/---
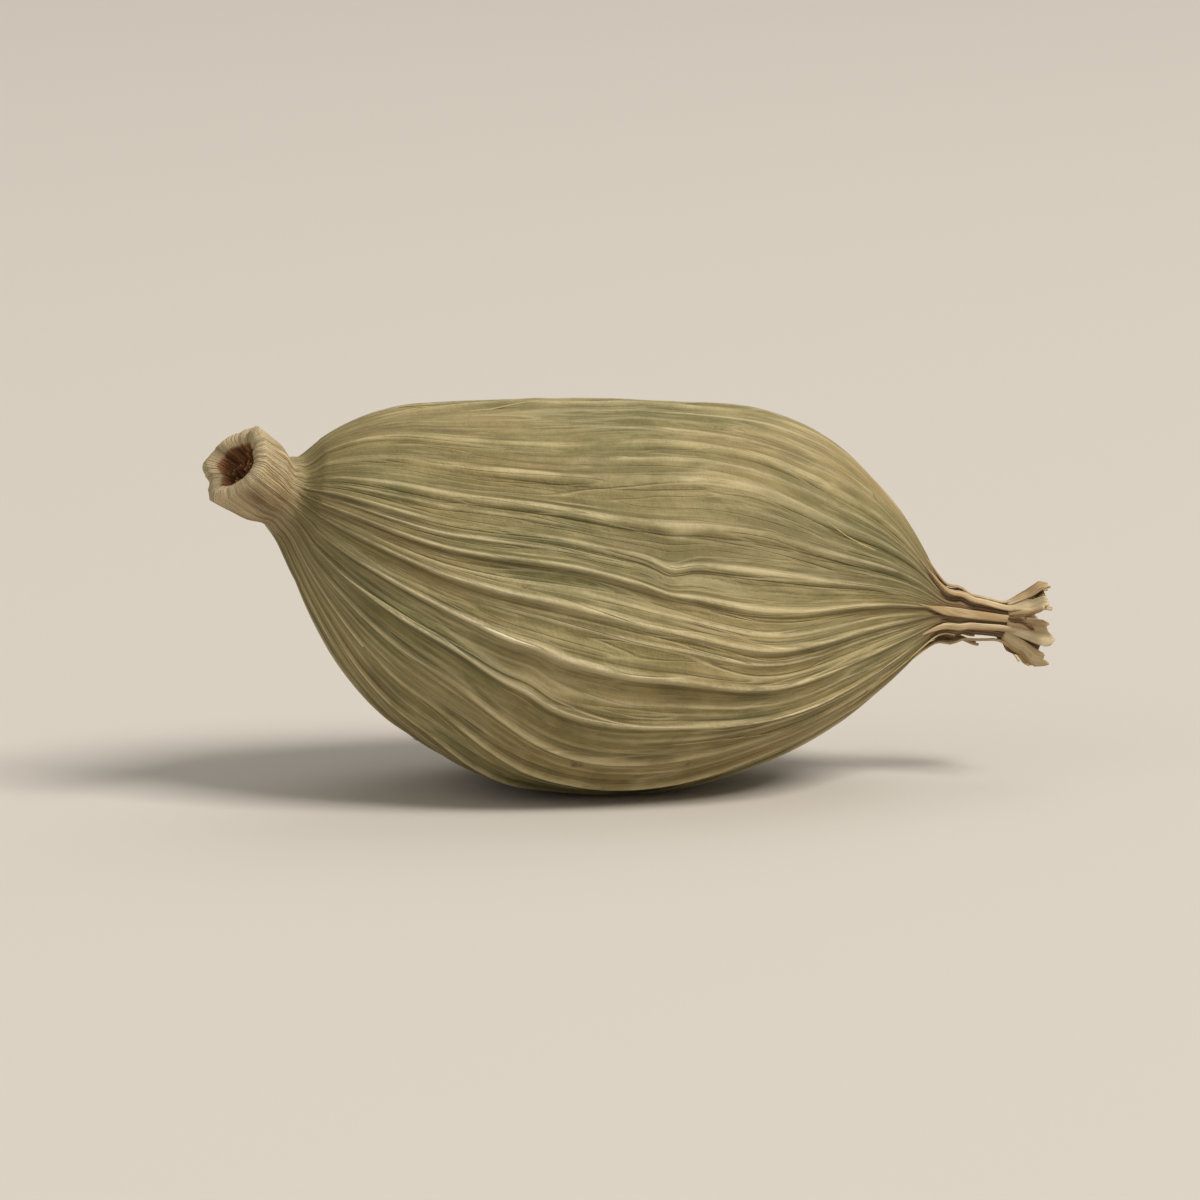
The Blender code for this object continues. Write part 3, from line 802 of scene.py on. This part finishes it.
def flap(turn_from, turn_to):
    """One ragged flap of the collar, as a thin closed sheet."""
    row = np.linspace(0, 1, FLAP_ROWS)[:, None]
    column = np.linspace(0, 1, FLAP_COLUMNS)[None, :]
    start = draw.uniform(0, 90)
    torn = np.array([noise.noise((start + TORN_WAVES * c, 0.5, 0.5)) for c in column[0]])[None, :]
    frayed = np.array([noise.noise((start + FRAYED_WAVES * c, 7.5, 0.5)) for c in column[0]])[None, :]
    reach = FLAP_REACH * draw.uniform(*FLAP_REACHES) * (1 - FLAP_RAGGED * np.abs(2 * column - 1) ** 3)
    reach = reach * (1 + FLAP_TORN * torn + FLAP_FRAYED * frayed)
    along = HALF + BEAK_LENGTH * FLAP_FROM + reach * row
    across = 0.5 + (column - 0.5) * (1 - FLAP_NARROWING * row)
    angle = np.radians(turn_from + (turn_to - turn_from) * across)
    crimp = FLAP_CRIMP * np.sin(math.pi * FLAP_CRIMPS * column) * row
    curl = FLAP_FLARE * draw.uniform(*FLAP_FLARES) * row**2 + crimp
    outer = outer_radius(along) + curl + FLAP_THICKNESS
    layers = [pod_place(along, outer - layer * FLAP_THICKNESS, angle) for layer in (0, 1)]
    points = np.concatenate([layer.reshape(-1, 3) for layer in layers])
    count = FLAP_ROWS * FLAP_COLUMNS
    index = np.arange(count).reshape(FLAP_ROWS, FLAP_COLUMNS)
    corner = index[:-1, :-1].ravel()
    top = np.stack([corner, corner + 1, corner + FLAP_COLUMNS + 1, corner + FLAP_COLUMNS], -1)
    faces = top.tolist() + (top[:, ::-1] + count).tolist()
    border = np.concatenate([index[0], index[1:, -1], index[-1, -2::-1], index[-2:0:-1, 0]])
    for near, far in zip(border, np.roll(border, -1)):
        faces.append([far, near, near + count, far + count])
    arc = BEAK_HOLLOW * angle + 0 * row
    grain = np.stack([arc, 0 * arc, along + 0 * arc], -1).reshape(-1, 3)
    return points, faces, np.concatenate([grain, grain])


bundle("torn_collar", [flap(*turns) for turns in FLAP_TURNS], paper)

# Broken fibres in the stalk.
# Where the stalk snapped off, its woody threads stand in the cup round the brown pith. They grew with the
# stalk, and broke at uneven lengths.

THREAD_COUNT = 44
THREAD_RING, THREAD_SPREAD, THREAD_ASTRAY = (0.00005, 0.00033), 0.00003, 0.4
THREAD_ROOT, THREAD_TOPS = 1.15, (0.45, 0.9)
THREAD_WIDTH, THREAD_WIDTHS, THREAD_TIP = 0.00006, (0.6, 1.2), 0.65
THREAD_FLATNESS, THREAD_TWIST = 0.8, 0.15
THREAD_STEPS = 8


def stalk_threads():
    """Short rods that rise from the floor of the cup."""
    rim = -HALF - STALK_LENGTH
    threads = []
    for number in range(THREAD_COUNT):
        share = np.linspace(0, 1, THREAD_STEPS)
        angle = FULL_TURN * (number + draw.uniform(-THREAD_ASTRAY, THREAD_ASTRAY)) / THREAD_COUNT
        radius = draw.uniform(*THREAD_RING) + draw.uniform(-THREAD_SPREAD, THREAD_SPREAD) * share
        floor = rim + STALK_HOLLOW_DEPTH * THREAD_ROOT
        top = rim + STALK_HOLLOW_DEPTH * draw.uniform(*THREAD_TOPS)
        path = pod_place(floor + (top - floor) * share, radius, angle + THREAD_TWIST * share)
        outwards = path - pod_place(rim, 0, 0)
        widths = THREAD_WIDTH * draw.uniform(*THREAD_WIDTHS) * (1 - (1 - THREAD_TIP) * share**2)
        threads.append(strip(path, outwards, widths, THREAD_WIDTH * THREAD_FLATNESS))
    return threads


bundle("stalk_threads", stalk_threads(), dry_tissue("Broken stalk wood", PITH_DARK, PITH_BROWN))

# Loose fibres on the husk.
# A few hair-thin fibres have come away from the ribs, and stay rooted in the skin at one end.

FIBRE_COUNT = 18
FIBRE_WIDTH, FIBRE_THICKNESS = 0.000034, 0.000024
FIBRE_WIDTHS, FIBRE_TIP = (0.7, 1.2), 0.3
FIBRE_LENGTHS, FIBRE_STARTS = (0.0007, 0.0022), (-0.9, 0.9)
FIBRE_OFF_RIB, FIBRE_ASTRAY = (0, 0, 0.3, 0.6), 0.25
FIBRE_LIFT, FIBRE_LIFTS, FIBRE_LIFTS_FROM = 0.00013, (0.1, 1.0), 0.35
FIBRE_STEPS = 18
FIBRE_SUNK = 0.00001


def skin_place(grid, rings, along, column):
    """Points of the laid skin at places along the pod and columns round it."""
    outer = slice(np.argmin(rings), np.argmax(rings) + 1)
    ring = np.interp(along, rings[outer], np.arange(outer.start, outer.stop))
    near, left = np.floor(ring).astype(int), np.floor(column).astype(int)
    ring_part, column_part = (ring - near)[:, None], (column - left)[:, None]
    left, right = left % COLUMNS, (left + 1) % COLUMNS
    before = grid[near, left] * (1 - column_part) + grid[near, right] * column_part
    after = grid[near + 1, left] * (1 - column_part) + grid[near + 1, right] * column_part
    return before * (1 - ring_part) + after * ring_part


def loose_fibres():
    """Fibres that follow the ribs' crests and lift off at their free end."""
    rings = ring_stations()[0][:, 0]
    fibres = []
    for _ in range(FIBRE_COUNT):
        share = np.linspace(0, 1, FIBRE_STEPS)
        length = draw.uniform(*FIBRE_LENGTHS) * draw.choice((-1, 1))
        start = draw.uniform(*FIBRE_STARTS) * HALF
        along = np.clip(start + length * share, -HALF, HALF)
        rib = draw.randrange(RIB_COUNT) + draw.choice(FIBRE_OFF_RIB)
        column = (rib + draw.uniform(-FIBRE_ASTRAY, FIBRE_ASTRAY) * share**2) * COLUMNS_PER_RIB
        path = skin_place(laid_form, rings, along, column)
        outwards = path - pod_place(along, 0, 0)
        outwards /= np.linalg.norm(outwards, axis=1, keepdims=True)
        free = smooth((share - FIBRE_LIFTS_FROM) / (1 - FIBRE_LIFTS_FROM))
        lift = FIBRE_LIFT * draw.uniform(*FIBRE_LIFTS) * free - FIBRE_SUNK * (1 - share)
        path = path + outwards * lift[:, None]
        widths = FIBRE_WIDTH * draw.uniform(*FIBRE_WIDTHS) * (1 - (1 - FIBRE_TIP) * share**3)
        fibres.append(strip(path, outwards, widths, FIBRE_THICKNESS))
    return fibres


bundle("loose_fibres", loose_fibres(), dry_tissue("Dry husk fibre", HUSK_OLIVE, HUSK_STRAW))

# Table under the pod.
# A plain pale surface, much larger than the pod, so that it fills the picture from every side.

TABLE_COLOUR, TABLE_ROUGHNESS = srgb(205, 199, 190), 0.75
TABLE_REACH = 1.2
TABLE_BELOW = 0.00002


def table_top():
    """One level square."""
    mesh = bpy.data.meshes.new("table_top")
    sides = ((-1, -1), (1, -1), (1, 1), (-1, 1))
    corners = [(x * TABLE_REACH, y * TABLE_REACH, -TABLE_BELOW) for x, y in sides]
    mesh.from_pydata(corners, [], [(0, 1, 2, 3)])
    material = bpy.data.materials.new("Pale table")
    material.use_nodes = True
    tree = material.node_tree
    shader = tree.nodes["Principled BSDF"]
    shader.inputs["Base Color"].default_value = TABLE_COLOUR
    shader.inputs["Roughness"].default_value = TABLE_ROUGHNESS
    mesh.materials.append(material)
    top = bpy.data.objects.new("table_top", mesh)
    bpy.context.scene.collection.objects.link(top)
    return top


table_top()

# Studio light.
# A large soft lamp at the upper right in front, weak ones at the left and behind, and a pale room all round.
# Angles are in degrees, lengths in metres and power in watts.

LAMP_HEIGHT = 0.003
ROOM_COLOUR, ROOM_LIGHT = srgb(226, 220, 212), 0.45

lamps = bpy.data.collections.new("lamps")
bpy.context.scene.collection.children.link(lamps)


def soft_lamp(name, azimuth, elevation, distance, size, power, colour):
    """A square lamp that faces the middle of the pod."""
    light = bpy.data.lights.new(name, "AREA")
    light.shape, light.size, light.energy, light.color = "SQUARE", size, power, colour
    lamp = bpy.data.objects.new(name, light)
    turn, rise = math.radians(azimuth), math.radians(elevation)
    back = Vector((math.sin(turn) * math.cos(rise), -math.cos(turn) * math.cos(rise), math.sin(rise)))
    lamp.location = Vector((0, 0, LAMP_HEIGHT)) + back * distance
    lamp.rotation_euler = back.to_track_quat("Z", "Y").to_euler()
    lamps.objects.link(lamp)


soft_lamp("key", azimuth=48, elevation=50, distance=0.9, size=0.36, power=7.6, colour=(1.0, 0.965, 0.91))
soft_lamp("fill", azimuth=-60, elevation=30, distance=1.0, size=0.7, power=1.0, colour=(0.93, 0.96, 1.0))
soft_lamp("rim", azimuth=150, elevation=50, distance=0.9, size=0.6, power=1.2, colour=(1.0, 0.98, 0.95))
room = bpy.data.worlds.new("pale room")
room.use_nodes = True
room_light = room.node_tree.nodes["Background"].inputs
room_light["Color"].default_value = ROOM_COLOUR
room_light["Strength"].default_value = ROOM_LIGHT
bpy.context.scene.world = room
bpy.context.scene.view_settings.view_transform = "Standard"

# Camera.
# It looks at the pod from a little above the table, as the photograph does, with the stalk end a little
# nearer. It stands far off with a long lens, so that there is little perspective.

CAMERA_AZIMUTH, CAMERA_ELEVATION = math.radians(-11), math.radians(8.5)
CAMERA_LENS, CAMERA_SENSOR = 200, 36
CAMERA_NEAREST, CAMERA_FARTHEST = 0.005, 4.0
PICTURE_WIDTH = 0.0196
CAMERA_TARGET = Vector((0.0, 0.0, 0.0030))

lens = bpy.data.cameras.new("camera")
lens.lens, lens.sensor_width = CAMERA_LENS, CAMERA_SENSOR
camera = bpy.data.objects.new("camera", lens)
camera_back = Vector((
    math.sin(CAMERA_AZIMUTH) * math.cos(CAMERA_ELEVATION),
    -math.cos(CAMERA_AZIMUTH) * math.cos(CAMERA_ELEVATION),
    math.sin(CAMERA_ELEVATION),
))
camera.location = CAMERA_TARGET + camera_back * (PICTURE_WIDTH * CAMERA_LENS / CAMERA_SENSOR)
camera.rotation_euler = camera_back.to_track_quat("Z", "Y").to_euler()
lens.clip_start, lens.clip_end = CAMERA_NEAREST, CAMERA_FARTHEST
bpy.context.scene.collection.objects.link(camera)
bpy.context.scene.camera = camera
\---
* Goal *
Pick out every line with the string "scene" and copy it.

* Response to the exercise *
The Blender code for this object continues. Write part 3, from line 802 of scene.py on. This part finishes it.
    bpy.context.scene.collection.objects.link(top)
bpy.context.scene.collection.children.link(lamps)
bpy.context.scene.world = room
bpy.context.scene.view_settings.view_transform = "Standard"
bpy.context.scene.collection.objects.link(camera)
bpy.context.scene.camera = camera